10 Ağustos 2018 Cuma

O AN: Fight Club



Kaybedecek Bir Şeyim Yok. Öyleyse Özgürüm.

Birçok filme esin kaynağı olmuş ve filmlerde afişini sıkça görebileceğimiz 1999 yapımı David Fincher filmi Fight Club’ı unutmak ne mümkün. Bu hafta vizyona giren Who Am I filminde yine afişini görünce aklıma düştü bu mükemmel yapım. Defalarca izlediğim halde tekrar izleyip bir defa daha mest olduğum filmden unutulmaz sahnelerden birini paylaşmak isterim. Tüketim toplumunun suratının tam ortasına inen okkalı bir tokat olarak hafızalara kazınan film, özellikle final sahnesi ile hatırlanır.
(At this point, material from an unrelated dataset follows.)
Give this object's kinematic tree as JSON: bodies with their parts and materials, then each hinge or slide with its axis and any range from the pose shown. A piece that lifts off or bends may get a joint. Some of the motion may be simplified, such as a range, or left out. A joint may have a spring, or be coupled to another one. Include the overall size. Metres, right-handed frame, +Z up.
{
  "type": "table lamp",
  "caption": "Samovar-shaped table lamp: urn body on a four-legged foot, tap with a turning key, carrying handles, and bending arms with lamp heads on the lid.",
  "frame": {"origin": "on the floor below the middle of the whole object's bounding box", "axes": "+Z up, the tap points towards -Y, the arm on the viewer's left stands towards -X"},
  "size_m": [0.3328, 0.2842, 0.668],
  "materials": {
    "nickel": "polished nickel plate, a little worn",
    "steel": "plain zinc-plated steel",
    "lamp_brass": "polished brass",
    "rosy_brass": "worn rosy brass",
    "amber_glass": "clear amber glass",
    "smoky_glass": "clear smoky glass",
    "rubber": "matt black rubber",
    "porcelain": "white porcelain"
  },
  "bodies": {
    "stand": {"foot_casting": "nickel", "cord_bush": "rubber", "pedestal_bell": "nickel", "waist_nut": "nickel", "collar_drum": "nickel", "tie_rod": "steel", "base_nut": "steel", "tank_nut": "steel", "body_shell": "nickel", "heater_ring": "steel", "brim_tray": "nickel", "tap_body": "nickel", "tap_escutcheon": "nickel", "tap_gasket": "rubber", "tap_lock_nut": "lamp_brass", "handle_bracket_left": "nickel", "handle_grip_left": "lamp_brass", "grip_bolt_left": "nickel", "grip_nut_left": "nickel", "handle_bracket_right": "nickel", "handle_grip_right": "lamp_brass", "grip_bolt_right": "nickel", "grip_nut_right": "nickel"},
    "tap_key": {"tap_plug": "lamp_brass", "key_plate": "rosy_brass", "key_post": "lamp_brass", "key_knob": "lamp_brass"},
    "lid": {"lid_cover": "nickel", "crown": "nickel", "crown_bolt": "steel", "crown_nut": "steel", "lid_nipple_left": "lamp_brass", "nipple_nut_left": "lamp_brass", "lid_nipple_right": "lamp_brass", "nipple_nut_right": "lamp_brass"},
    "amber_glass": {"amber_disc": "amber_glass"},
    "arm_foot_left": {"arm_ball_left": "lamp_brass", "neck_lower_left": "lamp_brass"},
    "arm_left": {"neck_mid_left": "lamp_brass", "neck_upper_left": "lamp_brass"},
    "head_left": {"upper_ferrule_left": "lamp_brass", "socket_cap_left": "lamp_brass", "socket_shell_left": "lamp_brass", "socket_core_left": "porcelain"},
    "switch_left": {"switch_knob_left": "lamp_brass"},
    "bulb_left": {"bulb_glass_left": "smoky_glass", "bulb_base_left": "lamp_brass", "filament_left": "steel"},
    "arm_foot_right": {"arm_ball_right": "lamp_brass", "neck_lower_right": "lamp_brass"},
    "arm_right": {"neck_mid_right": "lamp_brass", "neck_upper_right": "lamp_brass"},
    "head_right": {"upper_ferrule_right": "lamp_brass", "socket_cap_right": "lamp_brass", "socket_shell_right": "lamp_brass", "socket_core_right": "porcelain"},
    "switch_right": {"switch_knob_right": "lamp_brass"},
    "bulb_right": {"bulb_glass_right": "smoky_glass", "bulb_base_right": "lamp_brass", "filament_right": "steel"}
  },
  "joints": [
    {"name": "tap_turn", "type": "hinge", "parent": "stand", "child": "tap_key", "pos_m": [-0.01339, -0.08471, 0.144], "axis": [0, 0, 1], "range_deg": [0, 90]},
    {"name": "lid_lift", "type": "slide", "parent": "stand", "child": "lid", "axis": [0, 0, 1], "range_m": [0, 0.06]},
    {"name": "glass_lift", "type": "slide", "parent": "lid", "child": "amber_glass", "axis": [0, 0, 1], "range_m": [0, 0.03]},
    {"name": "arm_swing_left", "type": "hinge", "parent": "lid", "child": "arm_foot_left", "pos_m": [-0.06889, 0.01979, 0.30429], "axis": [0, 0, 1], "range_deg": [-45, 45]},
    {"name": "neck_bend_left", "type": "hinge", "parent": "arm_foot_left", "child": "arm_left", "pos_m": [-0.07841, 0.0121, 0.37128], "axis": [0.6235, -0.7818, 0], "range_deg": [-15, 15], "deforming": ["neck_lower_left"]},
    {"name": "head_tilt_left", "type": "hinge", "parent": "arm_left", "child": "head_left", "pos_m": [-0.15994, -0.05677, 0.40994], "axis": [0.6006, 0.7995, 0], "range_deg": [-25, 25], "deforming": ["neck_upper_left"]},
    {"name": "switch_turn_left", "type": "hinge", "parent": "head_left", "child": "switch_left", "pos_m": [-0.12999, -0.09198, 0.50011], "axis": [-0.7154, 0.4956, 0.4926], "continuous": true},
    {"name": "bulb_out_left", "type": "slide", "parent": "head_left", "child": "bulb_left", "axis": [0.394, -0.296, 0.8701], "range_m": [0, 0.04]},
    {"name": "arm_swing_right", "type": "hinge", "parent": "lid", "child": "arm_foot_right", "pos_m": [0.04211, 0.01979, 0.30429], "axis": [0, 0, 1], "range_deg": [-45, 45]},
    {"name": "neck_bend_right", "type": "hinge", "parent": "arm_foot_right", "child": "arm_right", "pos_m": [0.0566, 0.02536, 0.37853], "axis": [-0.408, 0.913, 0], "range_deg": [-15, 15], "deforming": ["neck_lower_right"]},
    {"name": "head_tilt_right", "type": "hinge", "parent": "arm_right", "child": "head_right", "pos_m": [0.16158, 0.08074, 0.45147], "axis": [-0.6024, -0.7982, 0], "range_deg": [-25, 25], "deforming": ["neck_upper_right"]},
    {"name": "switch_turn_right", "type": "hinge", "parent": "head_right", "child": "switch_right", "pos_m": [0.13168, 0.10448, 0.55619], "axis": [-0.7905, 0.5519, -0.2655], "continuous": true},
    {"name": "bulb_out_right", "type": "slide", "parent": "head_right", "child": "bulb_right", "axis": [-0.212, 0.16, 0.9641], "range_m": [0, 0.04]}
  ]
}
Lakin her sahneyi uzun uzun analiz edilebilecek denli derinliğe sahip filmin, en etkili sahnelerinden birisi de Edward Norton’un anlatıcı( Norton’un canlandırdığı karakterin adı yoktur, film jeneriğinde ve İmdb’de anlatıcı olarak geçer)karakteri ile harika bir performans sergilediği anlardır.

Brad Pitt’in hayat verdiği Tyler Durdan, Fight Club’ın üyelerine ilk kez ev ödevi verir; Tyler ‘’dışarı çıkıp hiç tanımadığınız biri ile kavga çıkaracak ve kaybedeceksiniz’’ der. Anlatıcı bu ev ödevini şeytanca bir plana dönüştürür. Haliyle bu plan doğrultusunda ödevde bazı değişiklikler yapar; hiç tanımadığı biriyle değil de yıllardır birlikte çalıştığı patronu ile kavga çıkarır. Ve asla kavga etmeye yanaşmayacak bu adamı öyle bir kavganın içine sokar ki… Anlatıcı kavgada kaybetse de teknik olarak kazanmıştır. Nasıl mı?

Anlatıcı her zaman ki gibi özensiz kıyafetleri ve yara bere içerisindeki suratıyla patronunun odasına gelip konuşmak istediğini söyler. Anlatıcı fazlasıyla kendinden emin bir çakal edasıyla konuşmaya başlar. Patronuna, kurnazca bir teklif sunar. Prestijli bir araba firması olan iş yerinde çok uzun zamandır çalışıyordur ve şirketin her eksiğini biliyordur. Patronunu bildiklerini sızdırmakla tehdit eder ve eğer ona çalışmadığı halde maaşını öderse susacağını söyler. Bunu duymayı beklemeyen patronu çok sinirlenir ve güvenliği aramak için telefona sarılır. İşte tam da bu anda yaralı eli titremeye başlar. Bu elindeki yara sayesinde birkaç gün önce Tanrı ile tüm ilişkisini bitirerek özgürleşmiştir. Artık kaybedecek hiçbir şeyi yoktur; istediği kadar dibe vurabilir. İşte eli tüm bunları ona hatırlatarak rolünü oynamaya başlaması konusunda onu uyarır. Ve ilk hamleyi bu eliyle yapar; tam da çenesinin altından esaslı bir tokat indirir kendine. Bu tokat bir sonrakini getirir hemen ardından. Ağzından burnundan gelen kanlara aldırmadan bizzat kendisinin, tabiri caizse façasını çizdirir. Cam sehpa ve raflardan döşenmiş oda da kendini çılgınca oradan oraya atan bu zır deli için çok uygun bir mekandır; tuzla buz olan camlar, bu sahnenin etkisini fazlasıyla arttırır. Karakterimiz yaptıkları esnasında o kadar ustadır ki; sanki daha önce de bunları yapmıştır(?) Zaten kendini döverken bir ara sahne durur ve iç sesi ile ‘’Nedense Tyler ile ilk dövüşüm aklıma geldi’’ der. Neden böyle söylediğini filmi izleyince anlayacak ve ‘’Vay be!’’ diyeceksiniz emin olun. Devam eden sahne kendisinin ağzını yüzünü dağıtması ve gerçekten de kavgada tıpkı Tyler’in dediği gibi kaybetmesiyle(kazanmasıyla) son bulur. Zira odaya gelen güvenlikçilerin gördüğü sahne patronun,  teklifini kabul etmesini zorunlu kılar. Zafer kaybedecek bir şeyleri olmayanlarındır.

Edward Norton ve Brad Pitt’in muhteşem performansları ile hafızalara kazınan film, David Fincher’in da en gözde yapımlarından biri olarak sinema tarihine adını büyük harflerle yazdırmıştır.